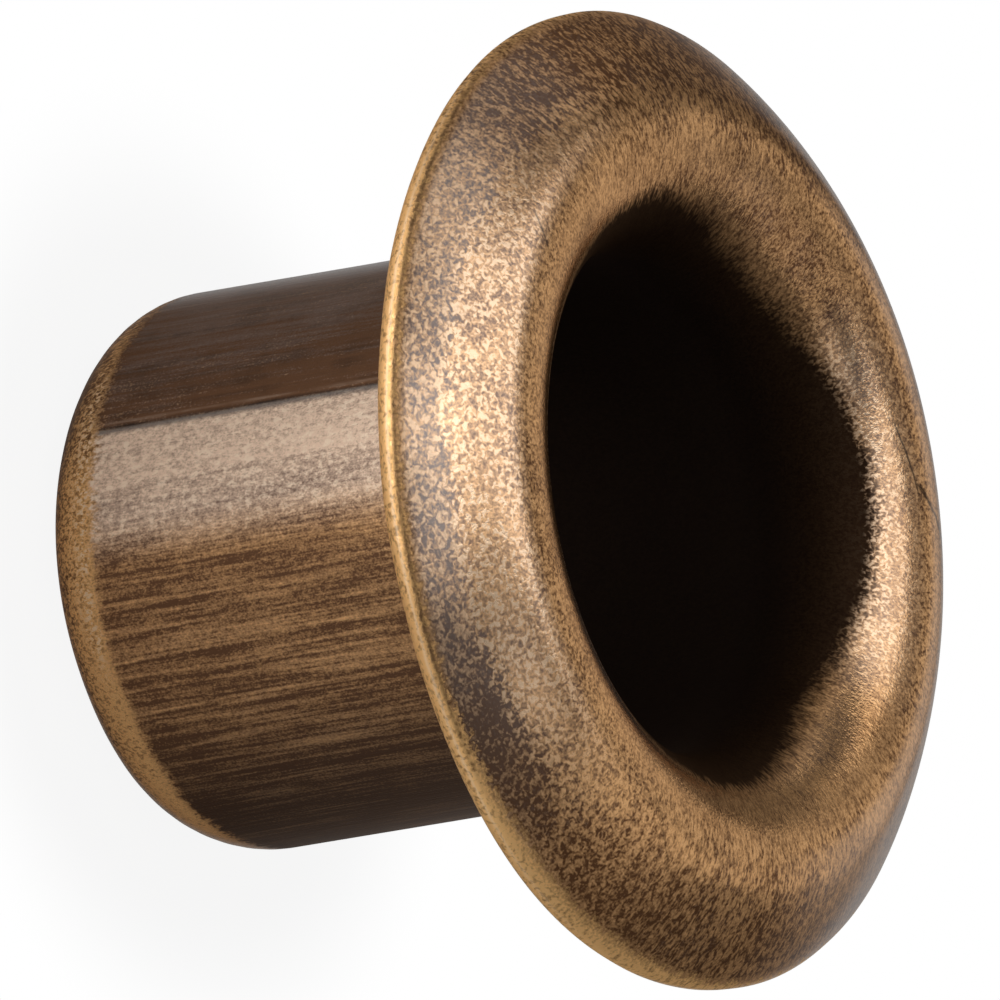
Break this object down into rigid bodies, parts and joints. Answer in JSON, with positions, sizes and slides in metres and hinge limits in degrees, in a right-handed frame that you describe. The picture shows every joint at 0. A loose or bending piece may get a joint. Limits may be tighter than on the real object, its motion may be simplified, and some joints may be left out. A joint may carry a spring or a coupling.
{
  "type": "metal grommet",
  "caption": "Drawn sheet-brass grommet with a domed flange, a broad rolled lip and a plain barrel that lines and guards a hole in cloth, leather or card.",
  "frame": {"origin": "on the bore's axis, in the plane of the sole that the barrel's foot stands on", "axes": "+Z along the bore, from the foot of the barrel up to the crown of the flange; X and Y are any two directions across the round part"},
  "size_m": [0.0078, 0.0078, 0.0052],
  "materials": {
    "antique_brass": "tumbled antique patina, worn to brass on the rim and the foot"
  },
  "bodies": {
    "root": {"grommet": "antique_brass"}
  },
  "joints": []
}
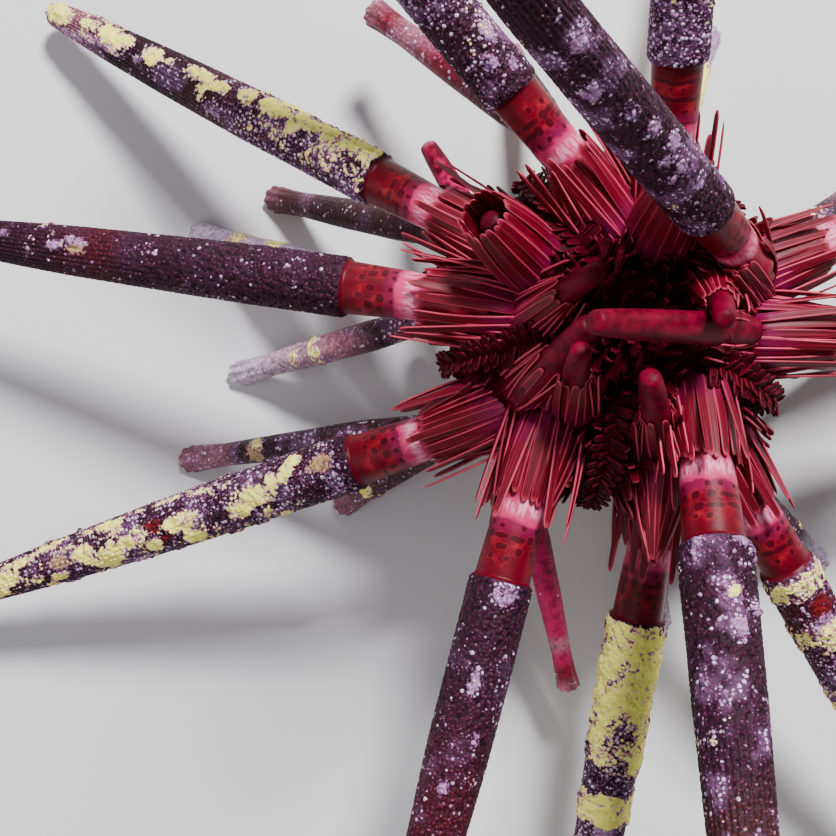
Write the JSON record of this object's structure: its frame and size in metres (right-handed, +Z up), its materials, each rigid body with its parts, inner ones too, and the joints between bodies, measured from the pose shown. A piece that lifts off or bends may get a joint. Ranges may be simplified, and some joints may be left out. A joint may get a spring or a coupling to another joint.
{
  "type": "pencil urchin",
  "caption": "Life-size pencil urchin with long blunt speckled spines, red spotted collars and fans of short flat spines, standing on its lower spines.",
  "frame": {"origin": "centre of the bounding box's base, on the floor that the lower spines stand on", "axes": "+Z up through the apex of the test; +Y is the top of the picture and +X its right"},
  "size_m": [0.1298, 0.116, 0.075],
  "materials": {
    "spined_test": "matt crimson flesh and rough plum spines with cream crust",
    "ambulacrum_skin": "matt crimson skin with small flat spines",
    "apical_plates": "dark crimson plates with short blunt spines",
    "mouth_skin": "soft reddish scaly skin",
    "tooth": "smooth off-white tooth"
  },
  "bodies": {
    "root": {"interambulacrum_1": "spined_test", "ambulacrum_1": "ambulacrum_skin", "interambulacrum_2": "spined_test", "ambulacrum_2": "ambulacrum_skin", "interambulacrum_3": "spined_test", "ambulacrum_3": "ambulacrum_skin", "interambulacrum_4": "spined_test", "ambulacrum_4": "ambulacrum_skin", "interambulacrum_5": "spined_test", "ambulacrum_5": "ambulacrum_skin", "apical_disc": "apical_plates", "peristome": "mouth_skin", "lantern_teeth": "tooth"}
  },
  "joints": []
}
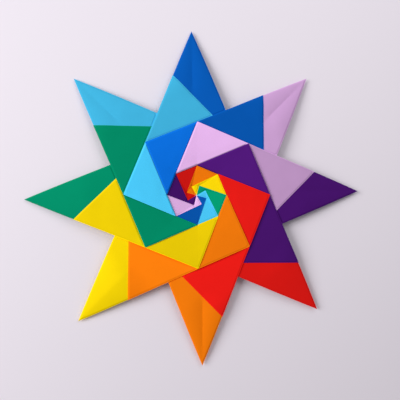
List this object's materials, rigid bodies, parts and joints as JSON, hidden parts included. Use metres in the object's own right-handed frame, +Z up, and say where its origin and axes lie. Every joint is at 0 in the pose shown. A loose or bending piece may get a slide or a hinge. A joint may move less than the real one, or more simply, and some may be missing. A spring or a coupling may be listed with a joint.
{
  "type": "modular origami star",
  "caption": "Flat pointed star folded from interlocked paper sheets in rainbow colours, with a pinwheel ring round a swirled window.",
  "frame": {"origin": "under the middle of the star, level with its lowest paper", "axes": "+Z up out of the star's face, +Y towards the dark blue point"},
  "size_m": [0.316, 0.316, 0.0119],
  "materials": {
    "dark_blue_paper": "matte plain coloured paper",
    "lilac_paper": "matte plain coloured paper",
    "purple_paper": "matte plain coloured paper",
    "red_paper": "matte plain coloured paper",
    "orange_paper": "matte plain coloured paper",
    "yellow_paper": "matte plain coloured paper",
    "green_paper": "matte plain coloured paper",
    "sky_blue_paper": "matte plain coloured paper"
  },
  "bodies": {
    "root": {"dark_blue_unit": "dark_blue_paper", "lilac_unit": "lilac_paper", "purple_unit": "purple_paper", "red_unit": "red_paper", "orange_unit": "orange_paper", "yellow_unit": "yellow_paper", "green_unit": "green_paper", "sky_blue_unit": "sky_blue_paper"}
  },
  "joints": []
}
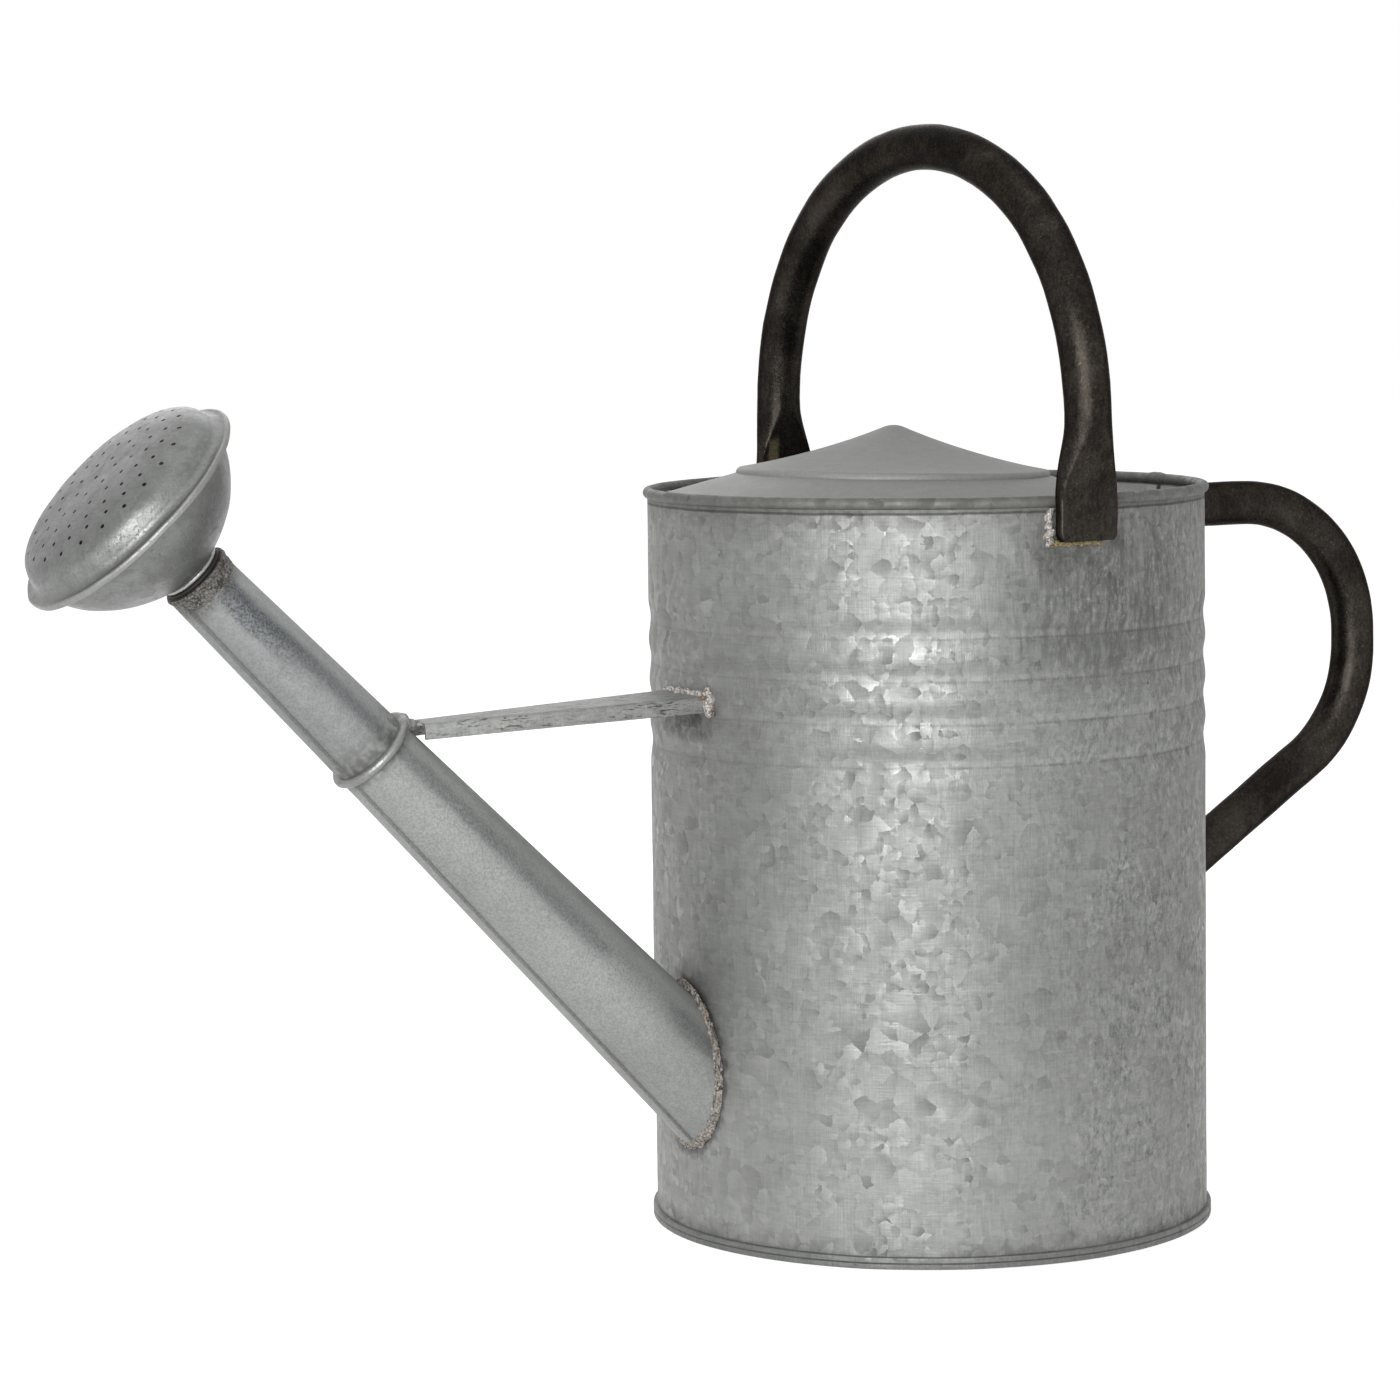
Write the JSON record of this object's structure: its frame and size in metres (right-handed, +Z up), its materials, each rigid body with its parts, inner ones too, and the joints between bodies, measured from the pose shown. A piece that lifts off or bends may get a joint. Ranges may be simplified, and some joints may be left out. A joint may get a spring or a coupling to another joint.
{
  "type": "watering can",
  "caption": "Metal watering can with a ribbed round body, conical half cover, braced long spout, carrying bow, rear grip and a push-fit rose that turns and pulls off.",
  "frame": {"origin": "middle of the foot ring, on the ground", "axes": "+Z up; the spout points to -X and the rear grip to +X; the carrying bow stands in the YZ plane"},
  "size_m": [0.5631, 0.2392, 0.4125],
  "materials": {
    "zinc_sheet": "hot-dip zinc coat on steel sheet, weathered matte with faint spangle",
    "solder": "rough wiped soft solder, matte and slightly pitted",
    "wire": "plain drawn steel wire, hidden in the rolled rim",
    "handle_tube": "steel tube with dark brown-black satin lacquer, worn at the ridges",
    "rubber": "black rubber washer"
  },
  "bodies": {
    "can": {"body_shell": "zinc_sheet", "rim_wire": "wire", "base_pan": "zinc_sheet", "hood": "zinc_sheet", "hood_solder": "solder", "spout_lower": "zinc_sheet", "spout_upper": "zinc_sheet", "spout_collar": "zinc_sheet", "spout_socket": "zinc_sheet", "spout_root_solder": "solder", "spout_tip_solder": "solder", "brace": "zinc_sheet", "brace_body_solder": "solder", "brace_spout_solder": "solder", "bow_handle": "handle_tube", "bow_solder_near": "solder", "bow_solder_far": "solder", "rear_handle": "handle_tube", "rear_solder_upper": "solder", "rear_solder_lower": "solder"},
    "seal": {"rose_seal": "rubber"},
    "rose": {"rose_neck": "zinc_sheet", "rose_neck_solder": "solder", "rose_bowl": "zinc_sheet", "rose_face": "zinc_sheet"}
  },
  "joints": [
    {"name": "rose_pull_off", "type": "slide", "parent": "can", "child": "seal", "axis": [-0.7071, 0, 0.7071], "range_m": [0, 0.03]},
    {"name": "rose_turn", "type": "hinge", "parent": "seal", "child": "rose", "pos_m": [-0.29733, 0, 0.25783], "axis": [-0.7071, 0, 0.7071], "continuous": true}
  ]
}
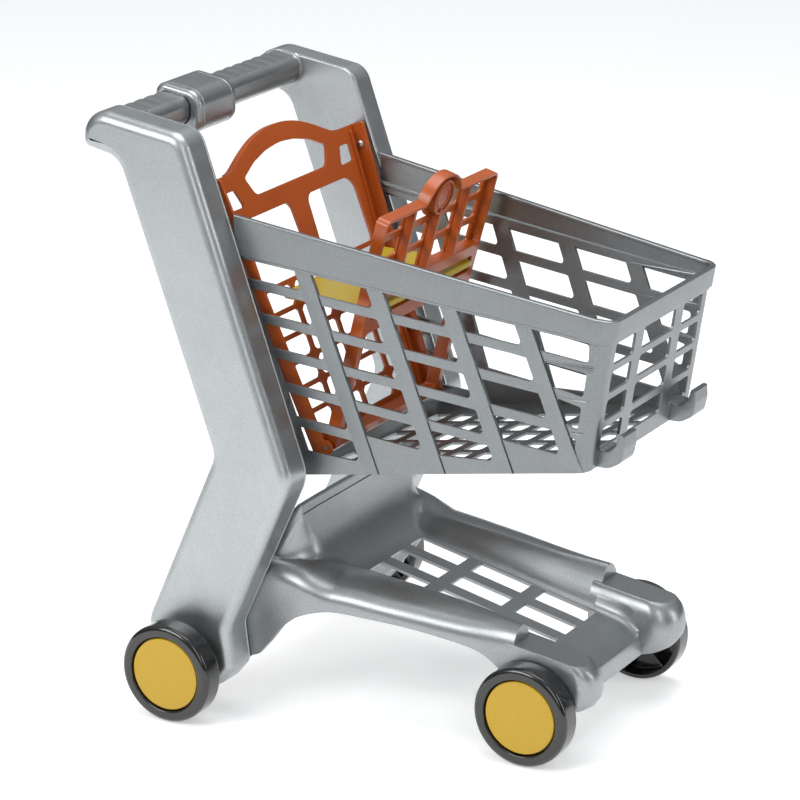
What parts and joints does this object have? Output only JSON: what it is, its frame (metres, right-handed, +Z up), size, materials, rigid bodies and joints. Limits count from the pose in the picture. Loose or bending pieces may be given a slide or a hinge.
● ● ● ● ●
WHAT THIS TASK INVOLVES
From the listing above, return each line with the word "parts".

TASK ANSWER
Break this object down into rigid bodies, parts and joints. Answer in JSON, with positions, sizes and slides in metres and hinge limits in degrees, in a right-handed frame that you describe. The picture shows every joint at 0. A loose or bending piece may get a joint. Limits may be tighter than on the real object, its motion may be simplified, and some joints may be left out. A joint may carry a spring or a coupling.
Write the JSON record of this object's structure: its frame and size in metres (right-handed, +Z up), its materials, each rigid body with its parts, inner ones too, and the joints between bodies, measured from the pose shown. A piece that lifts off or bends may get a joint. Ranges may be simplified, and some joints may be left out. A joint may get a spring or a coupling to another joint.
List this object's materials, rigid bodies, parts and joints as JSON, hidden parts included. Use metres in the object's own right-handed frame, +Z up, and say where its origin and axes lie. Every joint is at 0 in the pose shown. A loose or bending piece may get a slide or a hinge. A joint may move less than the real one, or more simply, and some may be missing. A spring or a coupling may be listed with a joint.
Write the JSON record of this object's structure: its frame and size in metres (right-handed, +Z up), its materials, each rigid body with its parts, inner ones too, and the joints between bodies, measured from the pose shown. A piece that lifts off or bends may get a joint. Ranges may be simplified, and some joints may be left out. A joint may get a spring or a coupling to another joint.
What parts and joints does this object have? Output only JSON: what it is, its frame (metres, right-handed, +Z up), size, materials, rigid bodies and joints. Limits count from the pose in the picture. Loose or bending pieces may be given a slide or a hinge.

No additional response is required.